Reinforcement Learning Explorations

As mentioned in my post about fiddling with Blender, I spent winter break experimenting with new hobbies while home. Given how important reinforcement learning is for robotics right now, I decided that would be a great place to experiment and started by reading the Sutton and Barto textbook.

After a little bit of reading, I decided that a project for my favorite casual playing game (Snake) would work pretty well. It's something with history in reinforcement learning that I could use as a platform to experiment easily and had a game structure that would ease some reward function shaping.

I'm currently running it on my ZBook at home while I go to bed. I'm also setting it up with tmux so that I can run simulations slowly. It can handle much more than my Mac, so I mostly use it for simulations and computation-heavy tasks. I had a basic agent set up for Q-Learning, but this quickly is less usable.
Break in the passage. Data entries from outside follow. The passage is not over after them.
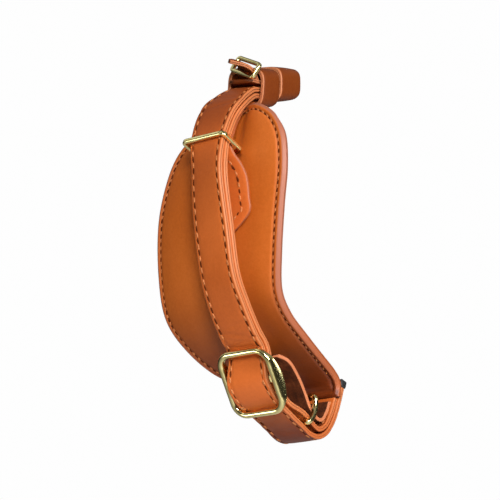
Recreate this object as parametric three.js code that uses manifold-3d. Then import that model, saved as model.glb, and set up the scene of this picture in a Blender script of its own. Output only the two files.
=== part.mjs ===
// Leather camera hand strap, in millimetres, as it sits on the back of a hand.
// X runs along the fingers, Y from the outside of the strap towards the hand, Z up.
// The origin is the middle of the pad's hand side.
import * as THREE from 'three';
import Module from 'manifold-3d';
import { mergeVertices } from 'three/addons/utils/BufferGeometryUtils.js';

const wasm = await Module();
wasm.setup();

// ---- Driving sizes ----
const STRAP_THICKNESS = 1.6;
const TAB_THICKNESS = 1.2;
const TAIL_THICKNESS = 1.2;
const THONG_THICKNESS = 1.2;
const LOOP_WALL = 1.3;
const PAD_RIM_THICKNESS = 2.2;
const PAD_MIDDLE_THICKNESS = 3.4;
const PAD_CROWN = 2.6; // how far the middle of the pad stands out from its rim
const PAD_SEAT_Y = 10.0; // depth of the pad's hand side behind the strap's outer face

const LOOP_SQUARENESS = 0.55; // 1 makes a loop oval, less makes it boxier
const SMALLEST_INNER_CORNER = 0.2;

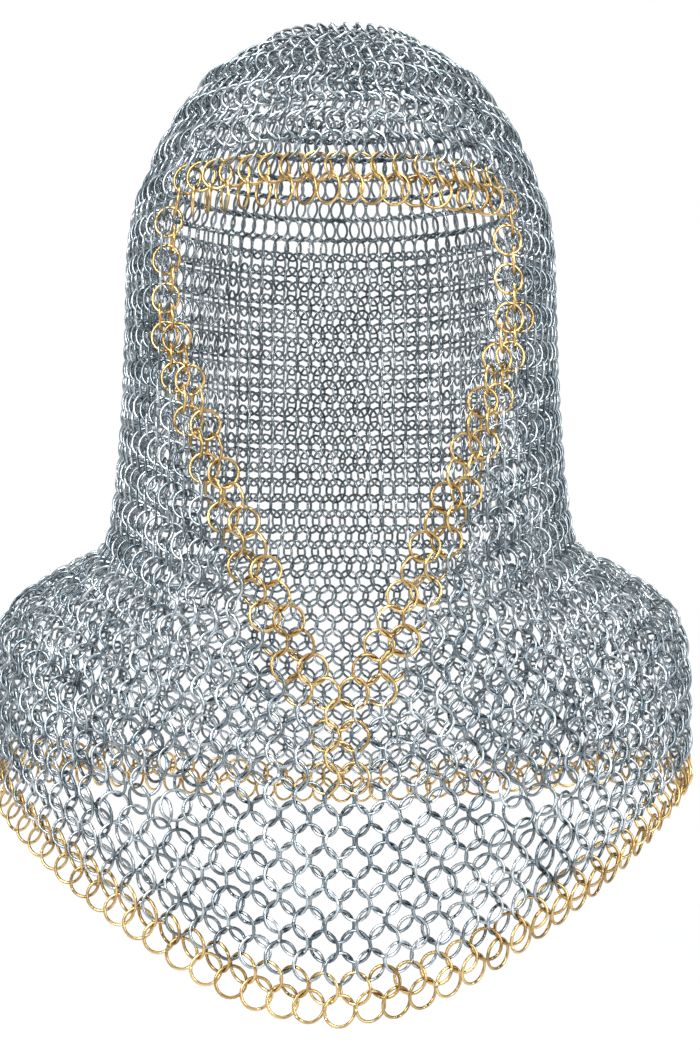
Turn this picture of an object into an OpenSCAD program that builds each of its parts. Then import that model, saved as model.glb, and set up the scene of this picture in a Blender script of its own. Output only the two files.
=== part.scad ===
// Mail coif: a hood with a face opening and a mantle, woven four-in-one from butted wire rings.
// Each ring passes through two rings of the row above and two of the row below.
// Millimetres, +Z up, the face looks along -Y. The origin is the crown of the head under the mail.

/* [Rings] */
// Inside diameter of a ring
ring_in = 12.5; // [12.3:0.1:12.7]
// Diameter of the wire
wire_d = 1.3; // [1:0.05:1.4]
// Gap between the butted ends of a ring
butt_gap = 0.3; // [0.1:0.1:0.6]

/* [Hood] */
// Half of the hood's width at the temples
hood_side = 89; // [87:1:91]
// Reach of the hood in front of the crown
hood_front = 87; // [85:1:89]
// Reach of the hood behind the crown
hood_back = 93; // [91:1:95]
// Depth of the widest level below the crown
temple_depth = 107; // [105:1:109]
// Depth of the brow below the crown
brow_depth = 84; // [82:1:86]
// Depth of the lowest point of the face opening
tip_depth = 273; // [270:1:276]

/* [Mantle] */
// Depth of the fold where the hood meets the shoulder
fold_depth = 205; // [203:1:207]
// Half of the mantle's width at the hem
hem_side = 150; // [148:1:152]
// Reach of the hem in front of the crown
hem_front = 92; // [90:1:94]
// Reach of the hem behind the crown
hem_back = 106; // [104:1:108]
// Depth of the hem's front point
hem_front_depth = 390; // [388:1:392]
// Depth of the hem at the side
hem_side_depth = 333; // [331:1:335]
// Depth of the hem's back point
hem_back_depth = 348; // [346:1:350]

/* [Hidden] */
// Rows are counted from the crown down. A closed row has COLUMNS rings.
COLUMNS = 64;
BROW_ROW = 14;
TIP_ROW = 33;
LAST_ROW = 47;
// Rings of the brow row that the face opening leaves free below
OPEN_COLUMNS = 17;
FREE_RINGS = OPEN_COLUMNS - 1;
// First rows that have an eighth, a quarter, a half and all of the rings of a closed row
FIRST_ROWS = [1, 2, 4, 8];
TAIL_ROWS = 4;
HEM_ROWS = 2;

// Bands of steel rows: name, first row and last row. A band starts at an even row.
BANDS = [
  ["crown", 4, 7], ["upper_hood", 8, 15], ["face", 16, 23], ["neck", 24, 31], ["shoulder", 32, 39], ["mantle", 40, 45]
];
// A band is four groups of rings, and no two rings of a group touch: those that lean to the wearer's left, in
// even rows, those that lean to the right, in odd rows, and of each the even and the odd rings of a row.
GROUPS = [
  for (band = BANDS, odd_row = [0, 1], odd_ring = [0, 1]) [
    str(band[0], odd_row == 0 ? "_left" : "_right", odd_ring == 0 ? "_even_rings" : "_odd_rings"),
    [band[1] + odd_row:2:band[2]],
    odd_ring
  ]
];
FREE_NAMES = [for (i = [1:FREE_RINGS]) str("free_ring_", i)];

ring_size = ring_in + 2 * wire_d;
ring_r = (ring_in + wire_d) / 2;
gap_turn = 360 * butt_gap / (2 * PI * ring_r);
// Sides of the wire: the brass is round, the steel has five flats because most rings are steel.
brass_sides = 16;
steel_sides = 5;

// Height of the mail's middle over the head, and the row spacing at the top of the crown
crown_lift = 4;
first_step = 11;
crown_step = 8.6;
// Rows over the shoulder lie wider apart than the mean.
SHOULDER_ROWS = [27, 37];
shoulder_widening = 1.07;
// The outline grows from an ellipse towards a diamond below this row.
SQUARE_ROW = 31;
hem_squareness = 0.2;

// Lean of the first rows, and of all others from the room that a row has
CROWN_LEANS = [0, 36, 34, 26, 48, 20];
lean_reach = 0.3125;
lean_drop = 0.625;
steepest_lean = 0.88;
slant_rate = 1.65;

// A free ring hangs from two rings of the brow edge.
free_lean = 40;
free_drop = 9.7;
free_reach = 0.5;

// A meridian is a list of [reach, depth] from the crown to the hem.
function dome(reach) = [for (a = [0:3:90]) [reach * sin(a), temple_depth * (1 - cos(a))]];
function bend(a, b, c, d, f) =
  0.5 * (2 * b + (c - a) * f + (2 * a - 5 * b + 4 * c - d) * f * f + (3 * b - a - 3 * c + d) * f * f * f);
function spline(p, steps = 6) = [
  for (i = [1:len(p) - 3], k = [0:steps - 1]) bend(p[i - 1], p[i], p[i + 1], p[i + 2], k / steps)
];
function meridian(reach, points) =
  let (all = concat([[reach, temple_depth - 20], [reach, temple_depth]], points))
    concat(dome(reach), [for (p = spline(all)) if (p.y > temple_depth + 1) p], [points[len(points) - 2]]);

FRONT = meridian(hood_front, [
  [hood_front - 2, 180], [hood_front - 5, 235], [hood_front - 5, tip_depth],
  [hood_front - 1, 320], [hem_front - 2, 365], [hem_front, hem_front_depth], [hem_front + 2, hem_front_depth + 30]
]);
SIDE = meridian(hood_side, [
  [hood_side - 1, 160], [hood_side, fold_depth - 18], [hood_side + 8, fold_depth + 4],
  [hood_side + 32, fold_depth + 17], [hem_side - 9, fold_depth + 36], [hem_side - 1, fold_depth + 64],
  [hem_side, hem_side_depth], [hem_side, hem_side_depth + 30]
]);
BACK = meridian(hood_back, [
  [hood_back - 2, 150], [hood_back - 6, 195], [hood_back - 3, 225],
  [hem_back - 6, 265], [hem_back - 2, 300], [hem_back, hem_back_depth], [hem_back + 1, hem_back_depth + 30]
]);

// Running length along a list of points
function running(m, i = 1, s = 0) =
  i >= len(m) ? [s] : concat([s], running(m, i + 1, s + norm(m[i] - m[i - 1])));
function last(list) = list[len(list) - 1];
function length_at(m, depth) = let (s = running(m)) lookup(depth, [for (i = [0:len(m) - 1]) [m[i].y, s[i]]]);

// Rows and half rows of a meridian, spaced evenly between stations [row, length]
function rows(m, stations) =
  let (
    s = running(m),
    reach = [for (i = [0:len(m) - 1]) [s[i], m[i].x]],
    depth = [for (i = [0:len(m) - 1]) [s[i], m[i].y]]
  )
    [for (k = [0:0.5:LAST_ROW]) let (at = lookup(k, stations)) [lookup(at, reach), lookup(at, depth)]];
function stations(m, more) = concat(
  [[0, 0], [1, first_step], [FIRST_ROWS[3], first_step + (FIRST_ROWS[3] - 1) * crown_step]],
  [[BROW_ROW, length_at(m, brow_depth)]], more, [[LAST_ROW, last(running(m))]]
);
function shoulder_stations(m) =
  let (
    start = length_at(m, brow_depth),
    whole = last(running(m)) - start,
    wide_rows = SHOULDER_ROWS[1] - SHOULDER_ROWS[0],
    wide = wide_rows * shoulder_widening * whole / (LAST_ROW - BROW_ROW),
    near = start + (whole - wide) / (LAST_ROW - BROW_ROW - wide_rows) * (SHOULDER_ROWS[0] - BROW_ROW)
  )
    [[SHOULDER_ROWS[0], near], [SHOULDER_ROWS[1], near + wide]];
FRONT_ROWS = rows(FRONT, stations(FRONT, [[TIP_ROW, length_at(FRONT, tip_depth)]]));
SIDE_ROWS = rows(SIDE, stations(SIDE, shoulder_stations(SIDE)));
BACK_ROWS = rows(BACK, stations(BACK, shoulder_stations(BACK)));

// Power of the level outline, 1 on the hood
function squareness(row) = 1 + hem_squareness * max(0, (row - SQUARE_ROW) / (LAST_ROW - SQUARE_ROW));
function powered(value, power) = sign(value) * pow(abs(value), power);

// Point of the mail's middle surface at a row, half rows too, and a turn from the front centre
function mail_point(row, turn) =
  let (
    i = round(2 * row),
    e = squareness(row),
    w = pow(abs(sin(turn)), 2),
    end = cos(turn) > 0 ? FRONT_ROWS[i] : BACK_ROWS[i]
  ) [
    SIDE_ROWS[i].x * powered(sin(turn), e),
    -end.x * powered(cos(turn), e),
    crown_lift - w * SIDE_ROWS[i].y - (1 - w) * end.y
  ];

// Share of half a round against the turn, and the share at which a column lies
function round_row(row) =
  let (turns = [for (a = [0:5:180]) a], s = running([for (a = turns) mail_point(row, a)]))
    [for (i = [0:len(s) - 1]) [s[i] / last(s), turns[i]]];
ROUNDS = [for (row = [0:0.5:LAST_ROW]) row < 0.5 ? [] : round_row(row)];
function spread(row) = 0.1 * max(0, min(1, (row - 4) / 8, (40 - row) / 24));
function turn_at(row, c) =
  let (w = c > COLUMNS / 2 ? c - COLUMNS : c < -COLUMNS / 2 ? c + COLUMNS : c, f = abs(w) * 2 / COLUMNS)
    sign(w) * lookup(f + spread(row) * sin(360 * f) / (2 * PI), ROUNDS[round(2 * row)]);
function place(row, c) = mail_point(row, turn_at(row, c));

// Rings of a row: how many, and the column at which each lies, counted both ways from the front
function part_row(row) = row < FIRST_ROWS[1] ? 0 : row < FIRST_ROWS[2] ? 1 : row < FIRST_ROWS[3] ? 2 : 3;
function count(row) = COLUMNS / pow(2, 3 - part_row(row));
function step(row) = COLUMNS / count(row);
function column(row, j) =
  let (c = (j + (row - FIRST_ROWS[part_row(row)]) % 2 / 2) * step(row)) c > COLUMNS / 2 ? c - COLUMNS : c;

// Directions on the surface, and the distances to the next ring of the row and to the next row
function unit(v) = v / norm(v);
function across(row, c) = place(row, c + step(row) / 2) - place(row, c - step(row) / 2);
function down(row, c) =
  row < LAST_ROW ? place(row + 0.5, c) - place(row - 0.5, c) : 2 * (place(row, c) - place(row - 0.5, c));
function drop(row, c) = norm(cross(unit(across(row, c)), down(row, c)));

// A ring leans left and right on alternate rows, more where rings crowd, and turns with a slanted column.
function lean(row, c) =
  let (reach = ring_size * lean_reach - max(0, drop(row, c) - ring_size * lean_drop))
    row < len(CROWN_LEANS) ? CROWN_LEANS[row] : asin(min(steepest_lean, reach / norm(across(row, c))));
function ring_axis(row, c) =
  let (
    t = unit(across(row, c)),
    d = down(row, c),
    n = unit(cross(t, -d)),
    a = lean(row, c) * (row % 2 == 0 ? 1 : -1),
    slant = slant_rate * atan2(d * t, drop(row, c))
  )
    cos(a) * n + sin(a) * (cos(slant) * t + sin(slant) * cross(n, t));

// The face opening: straight sides under the brow, then a V down to the tip
function open_half(row) = row <= BROW_ROW || row > TIP_ROW ? -1 : min(OPEN_COLUMNS, TIP_ROW - row) / 2;
function is_open(row, c) = abs(c) < open_half(row);

// Brass rings: the brow, one ring beside the opening and two down the V, the tail and the hem
function is_brass(row, c) =
  row == BROW_ROW ? abs(c) < OPEN_COLUMNS / 2 :
  row > LAST_ROW - HEM_ROWS ? true :
  row > TIP_ROW ? row <= TIP_ROW + TAIL_ROWS && abs(c) < 1 :
  row > BROW_ROW && abs(c) < open_half(row) + (row > TIP_ROW - OPEN_COLUMNS ? 2 : 1);

// One butted wire ring about an axis through a centre
module ring(centre, axis, sides) {
  translate(centre)
    rotate([0, acos(axis.z), atan2(axis.y, axis.x)])
      rotate([0, 0, 90])
        rotate_extrude(angle = 360 - gap_turn, $fn = 24)
          translate([ring_r, 0])
            circle(d = wire_d, $fn = sides);
}

// Woven rings of some rows, steel or brass, on both sides of the front or on one, each ring or every second
module woven(chosen, brass, side = 0, start = 0, every = 1) {
  for (row = chosen, j = [start:every:count(row) - 1]) {
    c = column(row, j);
    if (!is_open(row, c) && is_brass(row, c) == brass && (side == 0 || sign(c) == side))
      ring(place(row, c), ring_axis(row, c), brass ? brass_sides : steel_sides);
  }
}

module crown_rings() {
  color("silver") {
    ring([0, 0, crown_lift], [0, 0, 1], steel_sides);
    woven([1:BANDS[0][1] - 1], false);
  }
}

module steel_group(chosen, odd_ring) {
  color("silver") woven(chosen, false, 0, odd_ring, 2);
}

module brow_edge() {
  color("gold") woven([BROW_ROW], true);
}

module left_face_edge() {
  color("gold") woven([BROW_ROW + 1:TIP_ROW], true, 1);
}

module right_face_edge() {
  color("gold") woven([BROW_ROW + 1:TIP_ROW], true, -1);
}

module throat_tail() {
  color("gold") woven([TIP_ROW + 1:TIP_ROW + TAIL_ROWS], true);
}

module hem_edge(row) {
  color("gold") woven([row], true);
}

// Counted from the wearer's right
module free_ring(i) {
  c = i - (FREE_RINGS + 1) / 2;
  a = place(BROW_ROW, c - 0.5);
  b = place(BROW_ROW, c + 0.5);
  t = unit(b - a);
  n = unit(cross(t, [0, 0, 1]));
  color("gold")
    ring((a + b) / 2 + free_reach * n - [0, 0, free_drop], cos(free_lean) * n - sin(free_lean) * t, brass_sides);
}

crown_rings();
for (group = GROUPS) steel_group(group[1], group[2]);
brow_edge();
left_face_edge();
right_face_edge();
throat_tail();
hem_edge(LAST_ROW - 1);  // upper_hem_edge
hem_edge(LAST_ROW);  // lower_hem_edge
for (i = [1:FREE_RINGS]) free_ring(i);
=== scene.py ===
import math

import bpy
import numpy as np
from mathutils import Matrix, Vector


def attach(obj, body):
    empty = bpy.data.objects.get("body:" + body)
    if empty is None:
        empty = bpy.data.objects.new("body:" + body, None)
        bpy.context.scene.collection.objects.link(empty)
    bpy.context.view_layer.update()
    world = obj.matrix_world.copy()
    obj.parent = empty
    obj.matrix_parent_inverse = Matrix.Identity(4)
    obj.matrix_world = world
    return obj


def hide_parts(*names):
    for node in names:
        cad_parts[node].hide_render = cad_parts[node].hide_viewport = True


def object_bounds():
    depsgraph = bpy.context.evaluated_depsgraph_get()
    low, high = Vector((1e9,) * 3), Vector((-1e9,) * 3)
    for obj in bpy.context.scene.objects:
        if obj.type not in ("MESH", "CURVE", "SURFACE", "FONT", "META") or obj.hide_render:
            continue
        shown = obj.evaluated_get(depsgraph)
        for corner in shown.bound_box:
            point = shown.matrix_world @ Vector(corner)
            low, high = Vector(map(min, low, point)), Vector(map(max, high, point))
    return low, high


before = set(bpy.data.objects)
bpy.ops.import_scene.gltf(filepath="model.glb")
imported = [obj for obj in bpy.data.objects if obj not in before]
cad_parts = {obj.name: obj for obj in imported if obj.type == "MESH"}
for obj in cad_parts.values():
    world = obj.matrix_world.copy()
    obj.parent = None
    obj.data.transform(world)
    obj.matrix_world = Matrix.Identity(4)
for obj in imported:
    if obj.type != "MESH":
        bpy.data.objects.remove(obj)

bl_info = {
    "name": "Mail Coif",
    "version": (1, 0, 0),
    "blender": (4, 5, 0),
    "location": "View3D > Sidebar > Mail Coif",
    "description": "Weaves a mail hood from butted steel and brass wire rings and sets a studio round it",
    "category": "Add Mesh",
}

# The weave is laid out in millimetres and handed to Blender in metres.
MM = 0.001
CAD_LOW, CAD_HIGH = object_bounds()

# Rows are counted from the crown down. A closed row has COLUMNS rings.
COLUMNS = 80
BROW_ROW = 14
TIP_ROW = 37
LAST_ROW = 52
OPEN_COLUMNS = 17
FREE_RINGS = OPEN_COLUMNS - 1
TAIL_ROWS = 4
HEM_ROWS = 2
# First rows that have an eighth, a quarter, a half and all of the rings of a closed row
FIRST_ROWS = (1, 2, 4, 8)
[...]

My next step is looking into a DQN-based agent with static game board sizes.

I'm able to train programs that perform moderately well, but none that are able to get close to finishing the game. I'm currently on my mac so I don't have access to logs, but I will update this later, probably including a GIF.

My next steps include implementing an agent with DDQN, changing the internal representation for training with larger maps without running a whole new training session, changing horizon outlook for value functions, and then maybe a few others.

RL Model on a 7x7 Board

Above is a DQN agent trained on a 7x7 board with 50000 episodes. It seems to be a little short-sighted, often entrapping itself.